What to do: Copy nothing but the lines below running from the line containing "for item in" through the line containing "shown = obj.evaluated_get(depsgraph)", both end lines included.

——

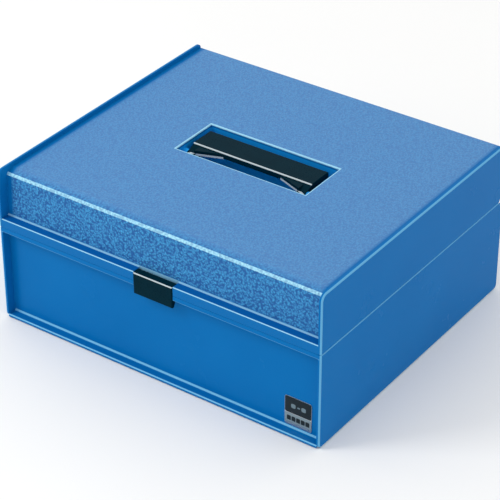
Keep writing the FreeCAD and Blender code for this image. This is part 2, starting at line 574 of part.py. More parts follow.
def make_rivets(label, height):
    """Hinge rivets: a shank through wall and leaf with a flat head at each end."""
    start = f"({REAR_WALL} - Sizes.wall - Sizes.rivet_head_wall)"
    stack = "(Sizes.wall + Sizes.leaf_wall)"
    middle = f"({REAR_WALL} - Sizes.wall + {stack} / 2)"
    back_head = f"({REAR_WALL} + Sizes.leaf_wall + Sizes.rivet_head_wall / 2)"
    rivets = []
    for index, column in enumerate(rivet_columns()):
        name = f"{label}_{index}"
        shank = add_cylinder(f"{name}_shank", "Sizes.rivet_radius",
                             f"{stack} + Sizes.rivet_head_wall", (column, middle, height), "Y")
        heads = [add_cylinder(f"{name}_head_{end}", "Sizes.rivet_head", "Sizes.rivet_head_wall",
                              (column, place, height), "Y")
                 for end, place in enumerate((f"({start} + Sizes.rivet_head_wall / 2)",
                                              back_head))]
        rivet = doc.addObject("Part::MultiFuse", name)
        rivet.Shapes = [shank] + heads
        rivets.append(rivet)
    return keep(join_group(label, rivets))


# ---------------------------------------------------------------- small hardware
def make_handle_pins():
    inner = f"({GRIP_SIDE} - Sizes.handle_pin_grip)"
    outer = f"({WELL_SIDE} + Sizes.cup_wall + Sizes.cheek)"
    for name, side in (("left", -1), ("right", 1)):
        keep(add_cylinder(f"handle_pin_{name}", "Sizes.handle_pin_radius", f"{outer} - {inner}",
                          (f"{side} * ({inner} + {outer}) / 2", PIVOT_Y, PIVOT_Z), "X"))


def make_latch_pin():
    length = f"2 * ({NOTCH_SIDE} + Sizes.latch_ear - Sizes.latch_pin_end_gap)"
    return keep(add_cylinder("latch_pin", "Sizes.latch_pin_radius", length,
                             ("0", LATCH_PIN_Y, LATCH_PIN_Z), "X"))


def make_cup_screws():
    """Pan-head screws up through the ears of the cup into the lid bosses."""
    seat = f"({TOP_UNDER} - Sizes.ear_drop - Sizes.ear_wall)"
    sunk = "Sizes.screw_head_wall / 8"
    screws = []
    for index, (x, y) in enumerate(screw_places()):
        name = f"cup_screws_{index}"
        shank = add_cylinder(f"{name}_shank", "Sizes.pilot_radius", "Sizes.screw_length",
                             (x, y, f"{seat} + Sizes.screw_length / 2 - {sunk}"), "Z")
        head = add_cylinder(f"{name}_head", "Sizes.screw_head", "Sizes.screw_head_wall",
                            (x, y, f"{seat} - Sizes.screw_head_wall / 2"), "Z")
        screw = doc.addObject("Part::MultiFuse", name)
        screw.Shapes = [shank, head]
        screws.append(screw)
    return keep(join_group("cup_screws", screws))


def make_feet():
    """Stick-on rubber discs under the corners."""
    feet = []
    for side in (-1, 1):
        for end in (-1, 1):
            place = (f"{side} * ({SIDE} - Sizes.foot_inset)",
                     f"{end} * ({REAR} - Sizes.foot_inset)", "Sizes.foot_height / 2")
            feet.append(add_cylinder(f"foot_{len(feet)}", "Sizes.foot_radius",
                                     "Sizes.foot_height", place, "Z"))
    return keep(join_group("rubber_feet", feet))


def make_name_plate():
    """Thin metal plate at the lower right of the base's front panel."""
    body = new_body("name_plate")
    right = f"({SIDE} - Sizes.plate_side_gap)"
    low = f"({FLOOR_TOP} + Sizes.plate_floor_gap)"
    outline = new_sketch(body, "XZ_Plane", f"-{BASE_PANEL}")
    add_rectangle(outline, (f"{right} - Sizes.plate_width", low),
                  (right, f"{low} + Sizes.plate_height"))
    add_pad(body, outline, "Sizes.plate_wall")
    round_edges(body, "Sizes.plate_corner", lambda box: flat(box.XMin, box.XMax)
                and flat(box.ZMin, box.ZMax))
    return keep(body)


# ---------------------------------------------------------------- assembly
make_base_shell()
make_lid_shell()
for side_name, side_sign in (("left", -1), ("right", 1)):
    make_base_side(f"base_side_{side_name}", side_sign)
    make_lid_side(f"lid_side_{side_name}", side_sign)
    make_hinge(side_name, side_sign)
make_rivets("base_hinge_rivets", f"({SEAM_BASE} - Sizes.rivet_drop)")
make_rivets("lid_hinge_rivets", f"({SEAM_LID} + Sizes.rivet_drop)")
make_handle_cup()
make_handle()
make_handle_pins()
make_cup_screws()
make_latch()
make_latch_pin()
make_feet()
make_name_plate()
doc.recompute()

for item in doc.Objects:
    if "Invalid" in item.State or "Error" in item.State:
        raise RuntimeError(f"{item.Label} failed: {item.State}")
for piece in PIECES:
    if piece.Shape.isNull() or not piece.Shape.isValid():
        raise RuntimeError(f"{piece.Label} has no valid shape")
for piece in PIECES:
    piece.Shape.exportStep(f"parts/{piece.Label}.step")
    print(f"{piece.Label}: {len(piece.Shape.Solids)} solid(s), {piece.Shape.Volume:.0f} mm3")
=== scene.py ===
import math

import bpy
import numpy as np
from mathutils import Matrix, Vector


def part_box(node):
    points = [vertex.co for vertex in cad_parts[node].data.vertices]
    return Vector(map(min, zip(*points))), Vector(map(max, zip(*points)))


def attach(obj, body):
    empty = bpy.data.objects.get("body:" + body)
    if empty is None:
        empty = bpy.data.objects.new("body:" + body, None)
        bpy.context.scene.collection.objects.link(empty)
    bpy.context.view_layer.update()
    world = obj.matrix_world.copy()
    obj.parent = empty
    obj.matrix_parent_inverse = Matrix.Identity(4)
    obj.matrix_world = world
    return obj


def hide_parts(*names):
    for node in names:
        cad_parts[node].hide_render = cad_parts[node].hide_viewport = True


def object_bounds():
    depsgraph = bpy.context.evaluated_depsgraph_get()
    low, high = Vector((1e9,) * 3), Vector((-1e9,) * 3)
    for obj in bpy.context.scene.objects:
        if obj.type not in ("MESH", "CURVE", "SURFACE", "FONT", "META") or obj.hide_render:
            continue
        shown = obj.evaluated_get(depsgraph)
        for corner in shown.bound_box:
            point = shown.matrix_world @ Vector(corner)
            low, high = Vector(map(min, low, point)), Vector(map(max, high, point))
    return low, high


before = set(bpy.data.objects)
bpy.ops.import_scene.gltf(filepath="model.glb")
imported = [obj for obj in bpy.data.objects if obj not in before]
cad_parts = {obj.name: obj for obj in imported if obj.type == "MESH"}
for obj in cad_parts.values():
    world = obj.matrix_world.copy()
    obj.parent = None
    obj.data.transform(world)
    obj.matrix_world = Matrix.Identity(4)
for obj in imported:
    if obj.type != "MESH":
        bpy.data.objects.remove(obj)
cad_low, cad_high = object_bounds()

# ------------------------------------------------------------------ base shell and base cheeks
# The bottom half of the case: one moulding for floor, recessed front, rim and rear wall, with a
# flat cheek bonded on at each end. Injection-moulded gloss ABS, dyed blue right through.
MM = 0.001
shell_low, shell_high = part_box("base_shell")
cheek_low, cheek_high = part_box("base_side_right")
cup_low, cup_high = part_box("handle_cup")
FLOOR_WALL, RIM = 2.6 * MM, 4.4 * MM
CHEEK_EDGE = 0.7 * MM       # half the width of the painted highlight on the rounded edge
CHEEK_FACE = 0.03 * MM      # skin of the flat outer face, which stays blue
WELL_SIDE, WELL_MIDDLE, WELL_HALF = 67.0 * MM, 5.0 * MM, 25.8 * MM
WELL_SKIN = 1.0 * MM        # how far into the cup's walls the painted bounce light goes
CLOUD_MM, HAZE_MM, RIPPLE_MM = 71.43, 25.0, 3.03


def linear(code):
    """An sRGB hex colour turned to the linear RGBA that the nodes take."""
    channels = [int(code[place:place + 2], 16) / 255 for place in (1, 3, 5)]
    return [c / 12.92 if c <= 0.04045 else ((c + 0.055) / 1.055) ** 2.4 for c in channels] + [1.0]


def add(tree, kind, inputs=None, **settings):
    """Add a node, set its properties, fill its inputs with values or links; gives the node."""
    node = tree.nodes.new(kind)
    for name, value in settings.items():
        setattr(node, name, value)
    for name, value in (inputs or {}).items():
        if isinstance(value, bpy.types.NodeSocket):
            tree.links.new(value, node.inputs[name])
        else:
            node.inputs[name].default_value = value
    return node


def new_material(name):
    """An empty node material: returns it, its tree, its Object coordinates and their parts."""
    material = bpy.data.materials.new(name)
    material.use_nodes = True
    tree = material.node_tree
    tree.nodes.clear()
    place = add(tree, "ShaderNodeTexCoord").outputs["Object"]
    return material, tree, place, add(tree, "ShaderNodeSeparateXYZ", {"Vector": place}).outputs


def dress(material, *nodes):
    """Put the material on CAD nodes."""
    for name in nodes:
        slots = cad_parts[name].data.materials
        slots.clear()
        slots.append(material)


def edge_bands(tree, bands):
    """Mask of the strongest of several bands. Each band is its strength followed by its limits
    (coordinate, middle, half width), and it counts only where all of its limits hold."""
    strongest = 0.0
    for strength, *limits in bands:
        for coordinate, middle, half in limits:
            inside = add(tree, "ShaderNodeMath", {0: coordinate, 1: middle, 2: half},
                         operation="COMPARE").outputs[0]
            strength = add(tree, "ShaderNodeMath", {0: strength, 1: inside},
                           operation="MULTIPLY").outputs[0]
        strongest = add(tree, "ShaderNodeMath", {0: strongest, 1: strength},
                        operation="MAXIMUM").outputs[0]
    return strongest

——

Solution to this problem:
for item in doc.Objects:
    if "Invalid" in item.State or "Error" in item.State:
        raise RuntimeError(f"{item.Label} failed: {item.State}")
for piece in PIECES:
    if piece.Shape.isNull() or not piece.Shape.isValid():
        raise RuntimeError(f"{piece.Label} has no valid shape")
for piece in PIECES:
    piece.Shape.exportStep(f"parts/{piece.Label}.step")
    print(f"{piece.Label}: {len(piece.Shape.Solids)} solid(s), {piece.Shape.Volume:.0f} mm3")
=== scene.py ===
import math

import bpy
import numpy as np
from mathutils import Matrix, Vector


def part_box(node):
    points = [vertex.co for vertex in cad_parts[node].data.vertices]
    return Vector(map(min, zip(*points))), Vector(map(max, zip(*points)))


def attach(obj, body):
    empty = bpy.data.objects.get("body:" + body)
    if empty is None:
        empty = bpy.data.objects.new("body:" + body, None)
        bpy.context.scene.collection.objects.link(empty)
    bpy.context.view_layer.update()
    world = obj.matrix_world.copy()
    obj.parent = empty
    obj.matrix_parent_inverse = Matrix.Identity(4)
    obj.matrix_world = world
    return obj


def hide_parts(*names):
    for node in names:
        cad_parts[node].hide_render = cad_parts[node].hide_viewport = True


def object_bounds():
    depsgraph = bpy.context.evaluated_depsgraph_get()
    low, high = Vector((1e9,) * 3), Vector((-1e9,) * 3)
    for obj in bpy.context.scene.objects:
        if obj.type not in ("MESH", "CURVE", "SURFACE", "FONT", "META") or obj.hide_render:
            continue
        shown = obj.evaluated_get(depsgraph)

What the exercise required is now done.